Eigentlich … braucht es wenige Worte , um zu verstehen
In jedem Heft denkt unsere Kolumnistin Constanze Kleis darüber nach, warum es im Leben oft so anders läuft als geplant
… dachte Autorin Constanze Kleis bislang
Zum Beispiel, dass auch mein Mann gern ein Getränk hätte, wenn ich in die Küche gehe, um mir selbst eins zu holen. Oder dass es meine Freundin – frisch von ihrem Mann getrennt – freut, wenn ich ihr helfe, die gemeinsame Wohnung zu entrümpeln. Zumal sie schon sagte, wie es ihr davor graust, das Archiv ihrer geschredderten Beziehung allein ordnen zu müssen. Ich finde überhaupt, dass man allein durch teilnehmende Beobachtung und genaues Hinhören ziemlich gut erfährt, was andere brauchen. Das führt im Umkehrschluss leicht zu der Annahme, dass andere ebenso einfach eins und eins zusammenzählen können. Aber dem ist offenbar nicht so. Stattdessen beherrschen viele, die ich kenne, die erstaunliche Gabe, das völlig Offensichtliche komplett auszublenden. Ja, auch den Anblick einer Frau, die gerade mit einem Berg Aktenordner schwankend den Flur entlangkommt und sicher nicht in der Lage sein wird, so die Tür zum Arbeitszimmer zu öffnen, um die Steuer zu machen. Es sei denn, ihr wächst ein dritter Arm. „Warum hast du nichts gesagt?“, fragte mein Mann entgeistert, als ich mich über seine Nicht-hilfe beschwerte.
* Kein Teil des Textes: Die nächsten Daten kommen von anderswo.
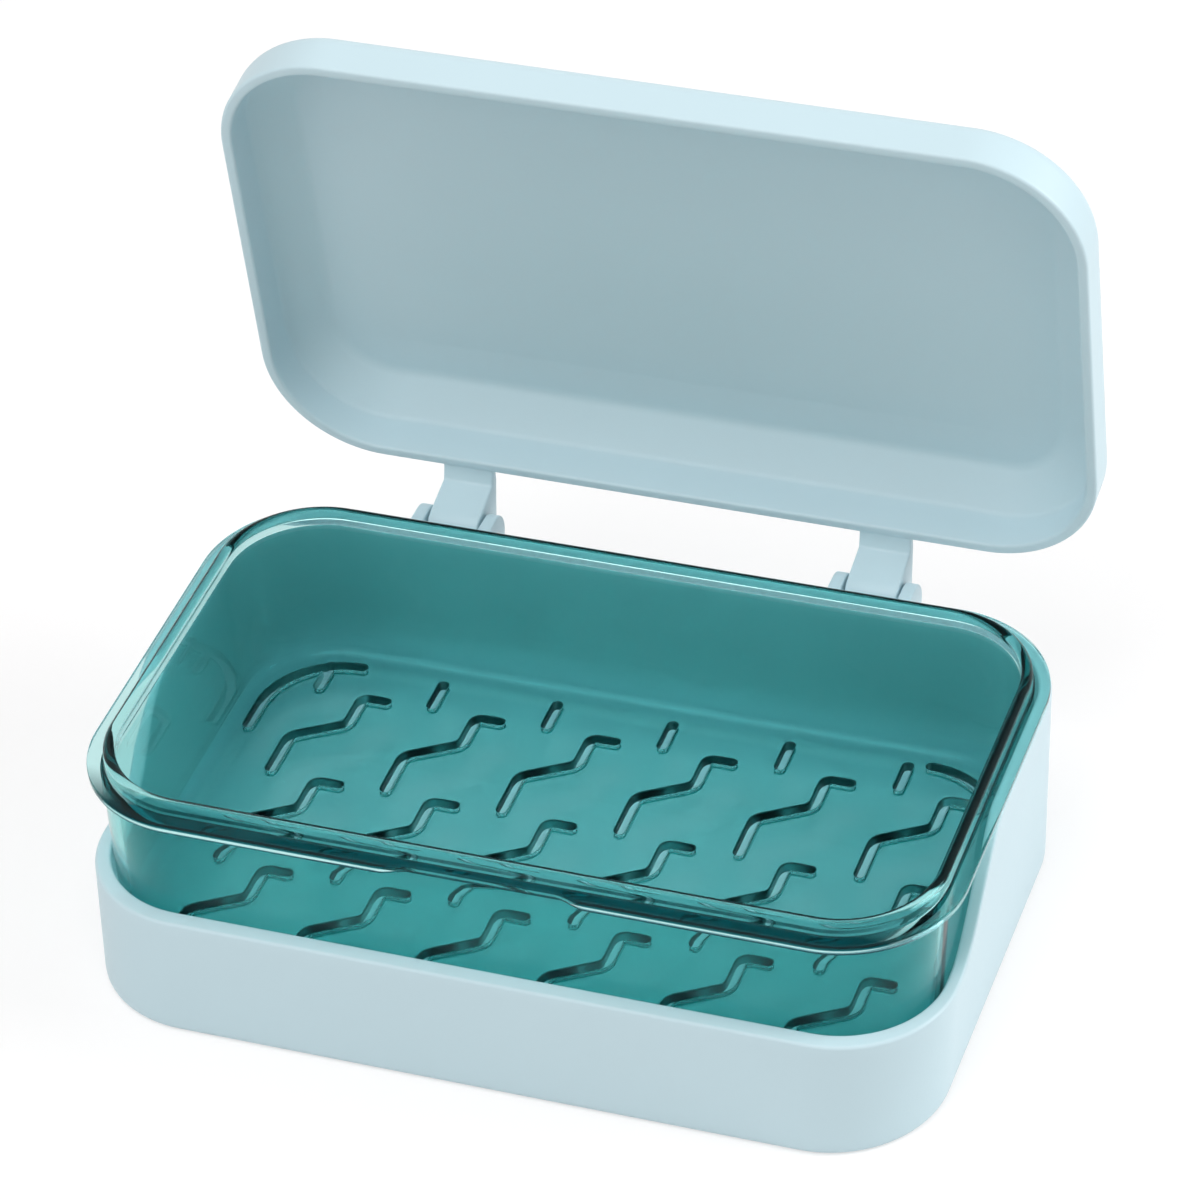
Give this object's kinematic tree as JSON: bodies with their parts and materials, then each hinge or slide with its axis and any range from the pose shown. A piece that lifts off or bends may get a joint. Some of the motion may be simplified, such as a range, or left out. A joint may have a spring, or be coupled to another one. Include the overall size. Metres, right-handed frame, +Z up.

Ja, warum eigentlich sagt man nichts? Vielleicht, weil man denkt, es könne die Intelligenz des anderen beleidigen, wenn man ihm nicht mal die Lösung von Bilderrätseln zutraut, die selbst einen Dreijährigen unterfordern würden? Wenn man ihm unterstellt, er würde einen Handlungsbedarf nicht mal dann erkennen, wenn er ihm auf den Kopf fällt? Sind es mal wieder vor allem wir Frauen, die dieser süßen und – wie wir finden – enorm romantischen Idee nachhängen, dass Männer austrainierte Gedankenleser (Situationsleser würde schon reichen) sind und von der Schöpfung gleichermaßen serienmäßig mit der Gabe der Einfühlung ausgestattet wurden? Ja, wir halten es sogar für ein untrügliches Zeichen der Liebe, wenn da einer erspürt, was gerade nötig, gewünscht oder eben unerwünscht ist.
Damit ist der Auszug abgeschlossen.